I received a letter from them this morning stating that yes; they won’t be able to meet, as per our agreement, the eighth of October. We know that in our side we have some problems and we admit it as farmers based on the quality of cane that was delivered. But I do believe that BSI has a role to play in this because for the first time in history, we have had a long crop of about nine months from December to the end of August and it was really bad for the farmers because the operation of the mill was not the way it was before. They were giving us per day between four thousand, five thousand, sometimes way down to one thousand five hundred and it was really bad for the cane farmers. So really and truly I think BSI should also take on their hands their responsibility in regards to how the crop went on for this year.”
The third payment will be among the topics up for discussion at BSCFA’s Annual General Meeting on November twenty-first.


The money WAS there, and now it’s not. Where did it go, and who has it today? Who will open the books and set things straight? It seems there were hands in this cookie jar, too.
Does not make sense. SSB pumps 10M into a sinking ship and no one complains, but to put 50M into a profitable company all the freaks come out. Also no one is saying it but this is exactly why the core sampler was necessary…. to improve quality. Now it has come back to haunt these farmers. Core Sampler Reloaded.
the loan from SSB was not taken because there was no collateral in place as yet.
and true, the core sampler was important to take the industry forward. all sugar factories the world over have a payment by quality method. if you go to buy a watermelon you check first with the little slice and wont buy if the melon is not of good quality. If the potato is rotten you wont buy. but if the cane has jon jo, the factory has to take it becasue the farmers will riot. This mold brings down the quality of the good cane from other farmers.
If the two political parties had the will, the farmers would have had to accept the new paradigm, but politics killed the quality initiative.
i dont want yu to take this thing lightly: if sugar goes down, so will a lot of businesses here in the North, and the rest of the country will feel it too. Sugar brings $100 million to the GDP of this country. Lets hope for the better, and stop pointing fingers. BSI is a national industry, 90% owned by Belizeans, through a trust deed, and by the GOB.
@Melinda. Very well said. I would definitely not want to see the Sugar industry go down as it would be a nightmare for the farmers, their families and the business who support them as you rightly say. From what I have been hearing on the news it appears the odds against them seem to be growing as external agencies demand higher quality while cutting prices.
I don’t think that their current path is sustainable… as in if the necessary changes are not made the industry will not be able compete on the world market.

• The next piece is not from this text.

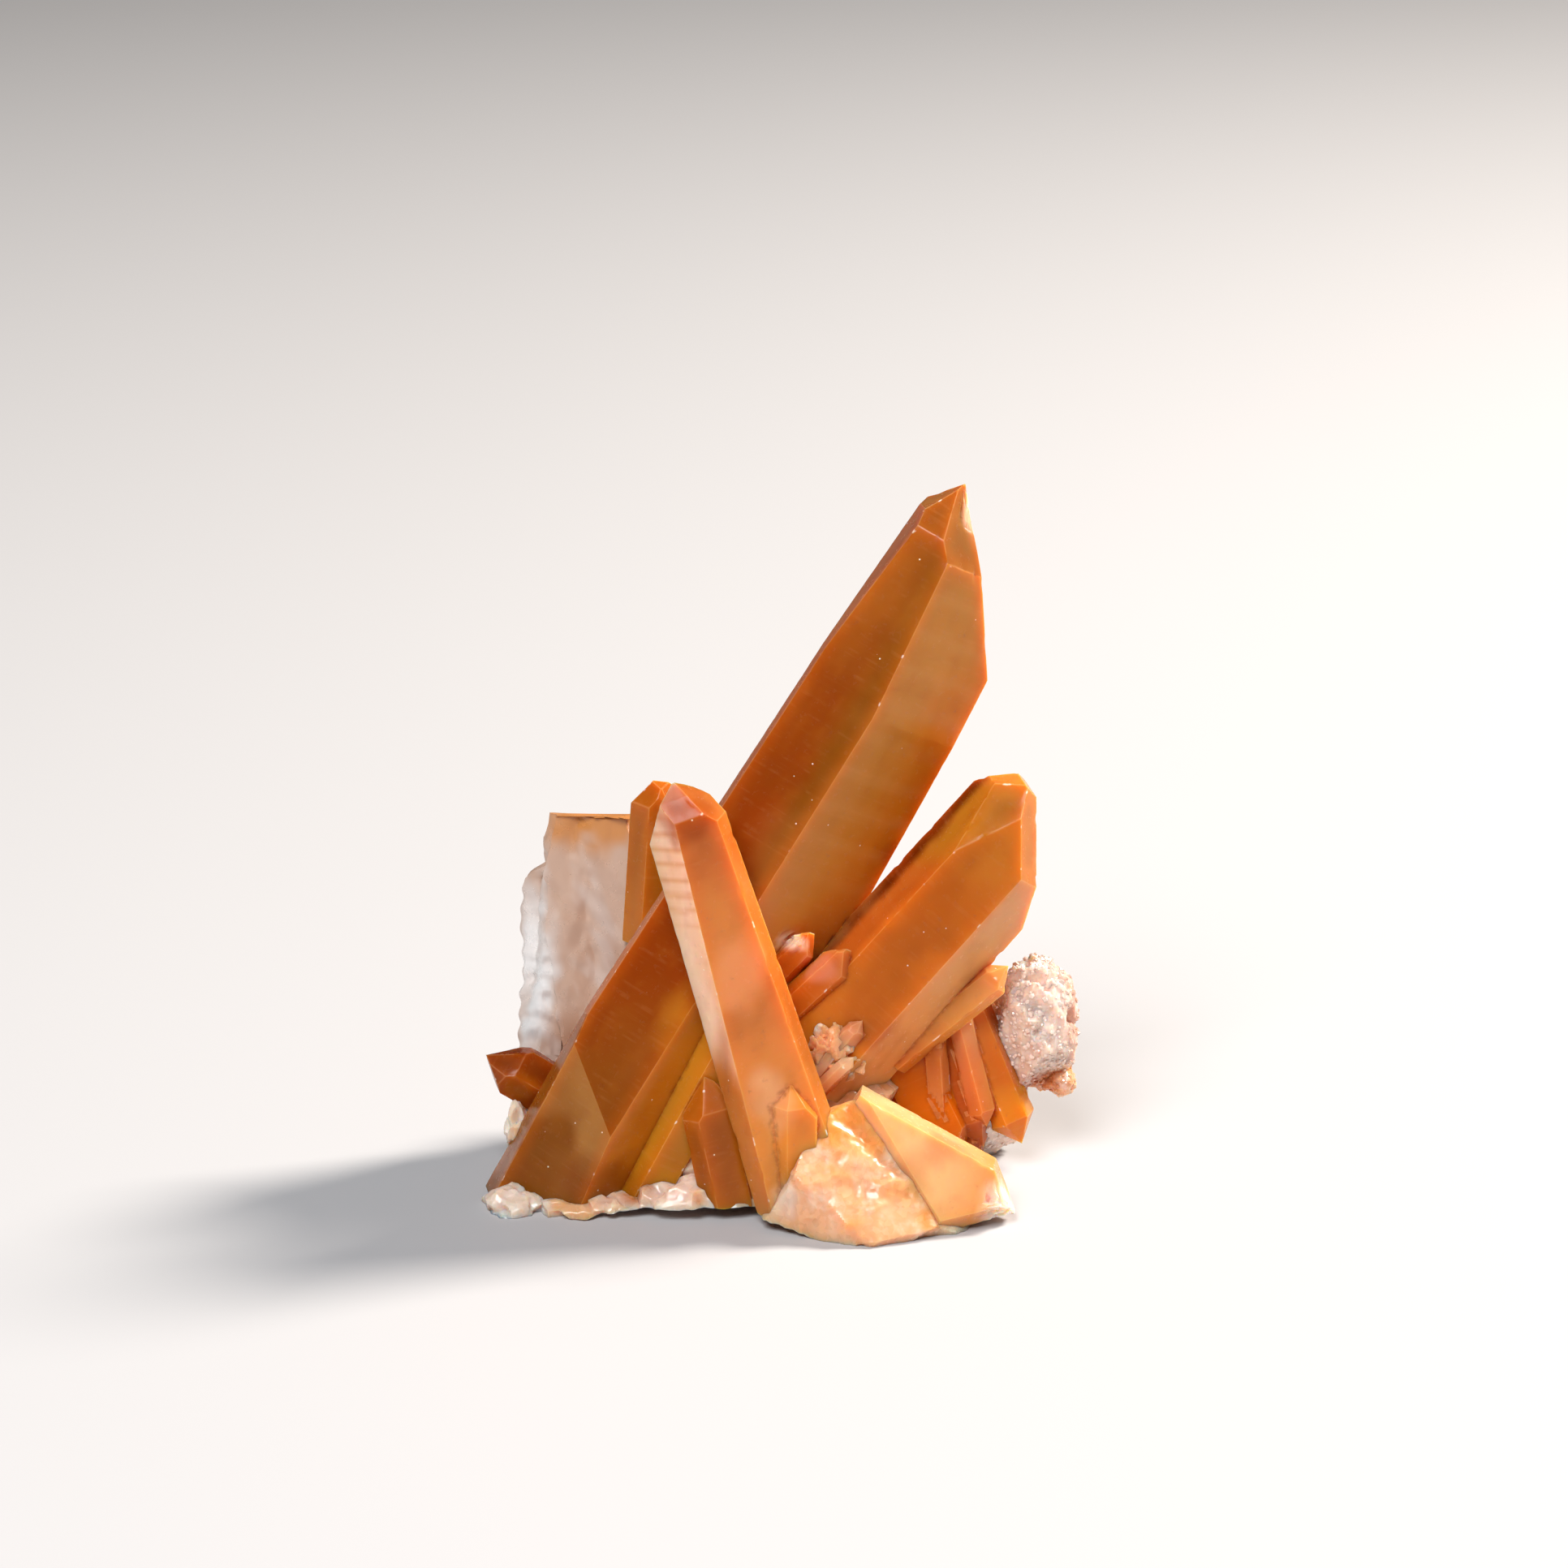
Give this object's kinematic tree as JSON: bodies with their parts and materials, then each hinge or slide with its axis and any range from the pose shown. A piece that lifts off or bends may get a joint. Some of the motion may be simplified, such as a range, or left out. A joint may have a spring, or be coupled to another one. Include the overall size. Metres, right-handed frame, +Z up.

Hit the nail dead center Bzeman and Melinda… Political interference in the sugar industry is waht is killing the goose that USED to lay the golden eggs….(sugar cane was once the “backbone” of the belizean economy) …. to that you have to add the innate ignorance of many of the cane farmers…..
Because of that ignorance they fall victim of the games of the politicians… BOTH BLUE AND RED…. Until the caniero wakes up to that reality it will be worse for them…
I hope they don’t reach to the point of the “desperate city poor” and start taking their shotguns to earn their living …. then Mose will be their advocate….. till then…..
that’s why my old man is tired of these mismanagement going on internally in the BSI company. Soon he’ll have to stop hot up his head with this people if this thing continues soon that factory will close or become a minor company in the country. I grew watching my old man working hard to keep up with the demands but the pay was always mishandle by the management since i was a child. now he keeps his cane plantation for the reason of having something to do not being bored at home but really those that depend on this business it’s really heartbreaking and my hopes are that this thing gets better for the benefit of those that have young families and are cane farmers, those that struggle every day with hardship getting up 5am to go cut cane and to load and come home dirty with cane juice stained clothes for the poor wife to wash while the management pockets the money not worring about these needed families. it’s really a shame.